*** Dataset section ***
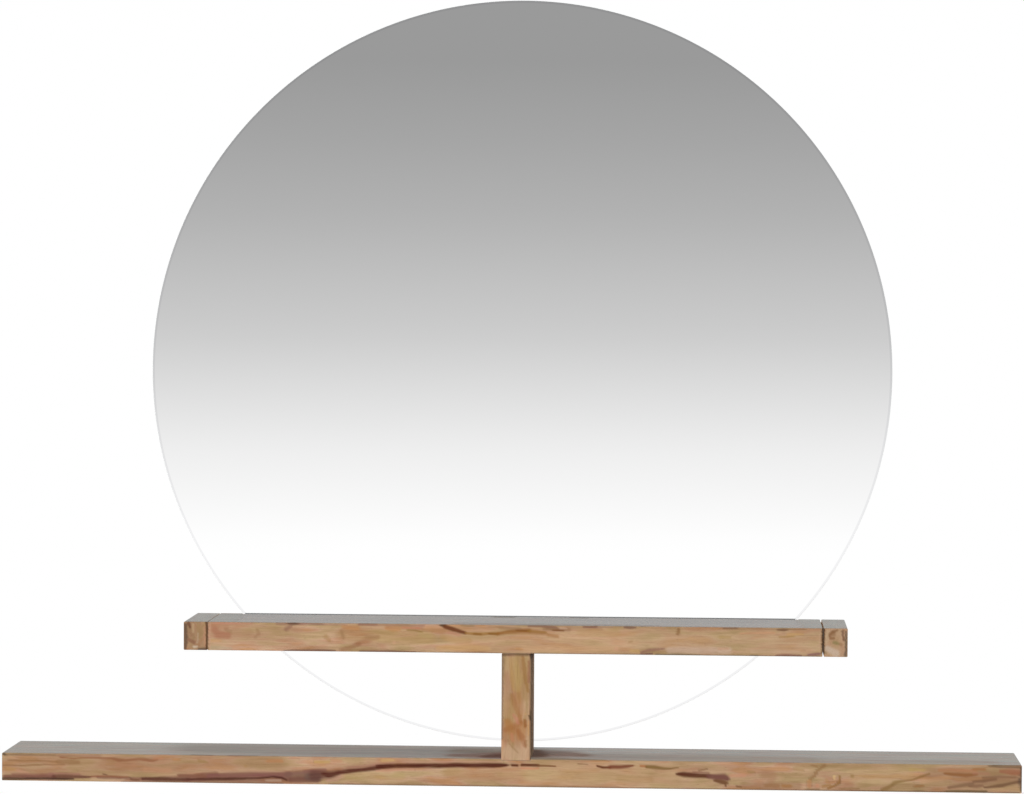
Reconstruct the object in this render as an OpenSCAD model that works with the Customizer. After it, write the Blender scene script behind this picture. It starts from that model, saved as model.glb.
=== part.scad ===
// Round frameless wall mirror, clasped between a two-tier timber shelf and a batten frame.
// Millimetres. +Z is up, the front faces -Y and the wall is the plane y = 0.
// The origin lies on the wall, halfway between the round entries of the two hanger plates.

/* [Mirror] */
// Diameter of the glass
mirror_d = 800; // [640:10:860]
// Thickness of the glass
glass_t = 5; // [4:0.5:8]
// Width of the polished arris round both edges of the glass
glass_arris = 1; // [0.5:0.1:1.5]
// Height of the lowest point of the glass above the ledge
mirror_gap = 7; // [3:0.5:12]
// Thickness of the foam tape that bonds the glass to the battens
tape_t = 1; // [0.5:0.1:2]
// Width of the rubber block that the glass stands on
setting_block_w = 20; // [10:1:26]
// How deep the rubber block is let into the ledge
setting_let_in = 1; // [0.5:0.5:3]

/* [Shelves] */
// How far the timber fronts stand forward of the glass
shelf_reach = 100; // [88:1:160]
// Length of the lower ledge
ledge_l = 1080; // [980:10:1400]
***
■ **Task objective**: Look through the data above. Each line containing the word "that" needs to be copied.

■ **Answer for the task**:
Reconstruct the object in this render as an OpenSCAD model that works with the Customizer. After it, write the Blender scene script behind this picture. It starts from that model, saved as model.glb.
// Thickness of the foam tape that bonds the glass to the battens
// Width of the rubber block that the glass stands on